*Short exercise*: Extract each line of the data below exactly as written.

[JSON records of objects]
· · · · · · ·

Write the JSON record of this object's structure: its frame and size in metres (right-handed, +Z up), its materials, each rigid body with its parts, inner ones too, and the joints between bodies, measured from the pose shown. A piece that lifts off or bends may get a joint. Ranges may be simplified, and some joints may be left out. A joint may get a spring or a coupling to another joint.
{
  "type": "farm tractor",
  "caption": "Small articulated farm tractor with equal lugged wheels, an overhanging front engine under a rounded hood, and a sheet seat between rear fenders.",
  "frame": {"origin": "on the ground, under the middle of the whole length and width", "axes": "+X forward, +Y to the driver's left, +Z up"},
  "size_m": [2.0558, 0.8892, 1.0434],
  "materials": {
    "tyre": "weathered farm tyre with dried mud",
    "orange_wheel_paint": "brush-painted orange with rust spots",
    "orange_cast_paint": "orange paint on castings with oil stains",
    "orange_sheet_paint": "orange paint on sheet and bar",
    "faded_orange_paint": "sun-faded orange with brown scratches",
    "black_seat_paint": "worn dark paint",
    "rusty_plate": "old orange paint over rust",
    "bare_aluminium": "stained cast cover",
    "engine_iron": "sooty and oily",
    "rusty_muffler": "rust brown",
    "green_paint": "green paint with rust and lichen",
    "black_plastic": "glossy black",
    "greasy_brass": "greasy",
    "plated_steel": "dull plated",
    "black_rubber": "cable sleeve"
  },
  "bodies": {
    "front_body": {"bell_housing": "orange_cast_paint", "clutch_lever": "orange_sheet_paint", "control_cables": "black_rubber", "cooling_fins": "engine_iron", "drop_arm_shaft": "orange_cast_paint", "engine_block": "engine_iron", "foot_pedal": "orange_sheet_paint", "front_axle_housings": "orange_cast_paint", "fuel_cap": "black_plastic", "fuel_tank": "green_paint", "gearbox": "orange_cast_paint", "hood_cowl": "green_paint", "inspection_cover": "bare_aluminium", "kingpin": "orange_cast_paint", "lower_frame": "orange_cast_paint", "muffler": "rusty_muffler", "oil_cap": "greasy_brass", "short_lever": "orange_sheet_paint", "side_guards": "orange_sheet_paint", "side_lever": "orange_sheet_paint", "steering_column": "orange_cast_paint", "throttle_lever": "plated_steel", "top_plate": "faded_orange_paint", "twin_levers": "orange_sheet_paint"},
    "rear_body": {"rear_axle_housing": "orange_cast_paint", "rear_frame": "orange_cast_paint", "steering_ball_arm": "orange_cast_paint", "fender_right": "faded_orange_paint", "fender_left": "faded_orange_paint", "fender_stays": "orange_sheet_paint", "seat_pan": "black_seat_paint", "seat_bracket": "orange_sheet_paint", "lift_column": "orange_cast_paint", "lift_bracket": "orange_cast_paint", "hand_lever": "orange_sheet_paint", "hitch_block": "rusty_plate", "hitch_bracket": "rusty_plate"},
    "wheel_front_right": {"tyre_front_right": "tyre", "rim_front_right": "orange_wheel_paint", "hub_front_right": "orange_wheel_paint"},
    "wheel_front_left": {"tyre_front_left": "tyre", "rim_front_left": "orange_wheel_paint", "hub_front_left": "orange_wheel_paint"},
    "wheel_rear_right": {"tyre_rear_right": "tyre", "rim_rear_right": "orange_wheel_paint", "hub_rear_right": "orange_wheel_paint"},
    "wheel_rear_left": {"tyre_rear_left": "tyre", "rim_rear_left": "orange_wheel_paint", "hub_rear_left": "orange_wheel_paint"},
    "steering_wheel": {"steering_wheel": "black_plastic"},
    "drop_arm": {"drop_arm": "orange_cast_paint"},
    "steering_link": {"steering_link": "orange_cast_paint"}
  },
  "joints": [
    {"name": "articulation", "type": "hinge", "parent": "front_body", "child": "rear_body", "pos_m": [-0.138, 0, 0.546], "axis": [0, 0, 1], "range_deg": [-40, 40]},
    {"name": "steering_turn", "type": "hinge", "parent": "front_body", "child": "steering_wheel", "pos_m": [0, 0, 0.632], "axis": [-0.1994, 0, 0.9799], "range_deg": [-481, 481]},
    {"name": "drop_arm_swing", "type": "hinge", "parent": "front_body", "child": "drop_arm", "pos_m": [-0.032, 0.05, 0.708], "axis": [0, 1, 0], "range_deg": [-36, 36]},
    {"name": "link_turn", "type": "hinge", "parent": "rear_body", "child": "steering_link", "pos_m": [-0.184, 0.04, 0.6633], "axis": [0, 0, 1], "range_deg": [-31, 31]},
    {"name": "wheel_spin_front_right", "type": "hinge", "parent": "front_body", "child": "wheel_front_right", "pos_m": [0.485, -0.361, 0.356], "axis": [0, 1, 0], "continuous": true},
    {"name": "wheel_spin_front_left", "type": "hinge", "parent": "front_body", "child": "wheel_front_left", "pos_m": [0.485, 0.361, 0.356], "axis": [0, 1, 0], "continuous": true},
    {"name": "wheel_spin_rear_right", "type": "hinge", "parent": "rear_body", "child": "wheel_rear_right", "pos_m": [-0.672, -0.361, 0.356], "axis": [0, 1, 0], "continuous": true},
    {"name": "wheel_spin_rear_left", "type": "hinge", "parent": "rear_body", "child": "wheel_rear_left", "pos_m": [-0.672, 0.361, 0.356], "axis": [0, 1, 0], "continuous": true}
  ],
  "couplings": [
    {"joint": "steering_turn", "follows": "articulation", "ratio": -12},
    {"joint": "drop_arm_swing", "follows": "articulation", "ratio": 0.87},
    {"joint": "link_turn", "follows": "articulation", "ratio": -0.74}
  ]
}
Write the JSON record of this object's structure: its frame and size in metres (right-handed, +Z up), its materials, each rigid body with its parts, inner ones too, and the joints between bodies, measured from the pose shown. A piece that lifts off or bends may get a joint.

· · · · · · ·

*Result*:
Write the JSON record of this object's structure: its frame and size in metres (right-handed, +Z up), its materials, each rigid body with its parts, inner ones too, and the joints between bodies, measured from the pose shown. A piece that lifts off or bends may get a joint. Ranges may be simplified, and some joints may be left out. A joint may get a spring or a coupling to another joint.
{
  "type": "farm tractor",
  "caption": "Small articulated farm tractor with equal lugged wheels, an overhanging front engine under a rounded hood, and a sheet seat between rear fenders.",
  "frame": {"origin": "on the ground, under the middle of the whole length and width", "axes": "+X forward, +Y to the driver's left, +Z up"},
  "size_m": [2.0558, 0.8892, 1.0434],
  "materials": {
    "tyre": "weathered farm tyre with dried mud",
    "orange_wheel_paint": "brush-painted orange with rust spots",
    "orange_cast_paint": "orange paint on castings with oil stains",
    "orange_sheet_paint": "orange paint on sheet and bar",
    "faded_orange_paint": "sun-faded orange with brown scratches",
    "black_seat_paint": "worn dark paint",
    "rusty_plate": "old orange paint over rust",
    "bare_aluminium": "stained cast cover",
    "engine_iron": "sooty and oily",
    "rusty_muffler": "rust brown",
    "green_paint": "green paint with rust and lichen",
    "black_plastic": "glossy black",
    "greasy_brass": "greasy",
    "plated_steel": "dull plated",
    "black_rubber": "cable sleeve"
  },
  "bodies": {
    "front_body": {"bell_housing": "orange_cast_paint", "clutch_lever": "orange_sheet_paint", "control_cables": "black_rubber", "cooling_fins": "engine_iron", "drop_arm_shaft": "orange_cast_paint", "engine_block": "engine_iron", "foot_pedal": "orange_sheet_paint", "front_axle_housings": "orange_cast_paint", "fuel_cap": "black_plastic", "fuel_tank": "green_paint", "gearbox": "orange_cast_paint", "hood_cowl": "green_paint", "inspection_cover": "bare_aluminium", "kingpin": "orange_cast_paint", "lower_frame": "orange_cast_paint", "muffler": "rusty_muffler", "oil_cap": "greasy_brass", "short_lever": "orange_sheet_paint", "side_guards": "orange_sheet_paint", "side_lever": "orange_sheet_paint", "steering_column": "orange_cast_paint", "throttle_lever": "plated_steel", "top_plate": "faded_orange_paint", "twin_levers": "orange_sheet_paint"},
    "rear_body": {"rear_axle_housing": "orange_cast_paint", "rear_frame": "orange_cast_paint", "steering_ball_arm": "orange_cast_paint", "fender_right": "faded_orange_paint", "fender_left": "faded_orange_paint", "fender_stays": "orange_sheet_paint", "seat_pan": "black_seat_paint", "seat_bracket": "orange_sheet_paint", "lift_column": "orange_cast_paint", "lift_bracket": "orange_cast_paint", "hand_lever": "orange_sheet_paint", "hitch_block": "rusty_plate", "hitch_bracket": "rusty_plate"},
    "wheel_front_right": {"tyre_front_right": "tyre", "rim_front_right": "orange_wheel_paint", "hub_front_right": "orange_wheel_paint"},
    "wheel_front_left": {"tyre_front_left": "tyre", "rim_front_left": "orange_wheel_paint", "hub_front_left": "orange_wheel_paint"},
    "wheel_rear_right": {"tyre_rear_right": "tyre", "rim_rear_right": "orange_wheel_paint", "hub_rear_right": "orange_wheel_paint"},
    "wheel_rear_left": {"tyre_rear_left": "tyre", "rim_rear_left": "orange_wheel_paint", "hub_rear_left": "orange_wheel_paint"},
    "steering_wheel": {"steering_wheel": "black_plastic"},
    "drop_arm": {"drop_arm": "orange_cast_paint"},
    "steering_link": {"steering_link": "orange_cast_paint"}
  },
  "joints": [
    {"name": "articulation", "type": "hinge", "parent": "front_body", "child": "rear_body", "pos_m": [-0.138, 0, 0.546], "axis": [0, 0, 1], "range_deg": [-40, 40]},
    {"name": "steering_turn", "type": "hinge", "parent": "front_body", "child": "steering_wheel", "pos_m": [0, 0, 0.632], "axis": [-0.1994, 0, 0.9799], "range_deg": [-481, 481]},
    {"name": "drop_arm_swing", "type": "hinge", "parent": "front_body", "child": "drop_arm", "pos_m": [-0.032, 0.05, 0.708], "axis": [0, 1, 0], "range_deg": [-36, 36]},
    {"name": "link_turn", "type": "hinge", "parent": "rear_body", "child": "steering_link", "pos_m": [-0.184, 0.04, 0.6633], "axis": [0, 0, 1], "range_deg": [-31, 31]},
    {"name": "wheel_spin_front_right", "type": "hinge", "parent": "front_body", "child": "wheel_front_right", "pos_m": [0.485, -0.361, 0.356], "axis": [0, 1, 0], "continuous": true},
    {"name": "wheel_spin_front_left", "type": "hinge", "parent": "front_body", "child": "wheel_front_left", "pos_m": [0.485, 0.361, 0.356], "axis": [0, 1, 0], "continuous": true},
    {"name": "wheel_spin_rear_right", "type": "hinge", "parent": "rear_body", "child": "wheel_rear_right", "pos_m": [-0.672, -0.361, 0.356], "axis": [0, 1, 0], "continuous": true},
    {"name": "wheel_spin_rear_left", "type": "hinge", "parent": "rear_body", "child": "wheel_rear_left", "pos_m": [-0.672, 0.361, 0.356], "axis": [0, 1, 0], "continuous": true}
  ],
  "couplings": [
    {"joint": "steering_turn", "follows": "articulation", "ratio": -12},
    {"joint": "drop_arm_swing", "follows": "articulation", "ratio": 0.87},
    {"joint": "link_turn", "follows": "articulation", "ratio": -0.74}
  ]
}
Write the JSON record of this object's structure: its frame and size in metres (right-handed, +Z up), its materials, each rigid body with its parts, inner ones too, and the joints between bodies, measured from the pose shown. A piece that lifts off or bends may get a joint.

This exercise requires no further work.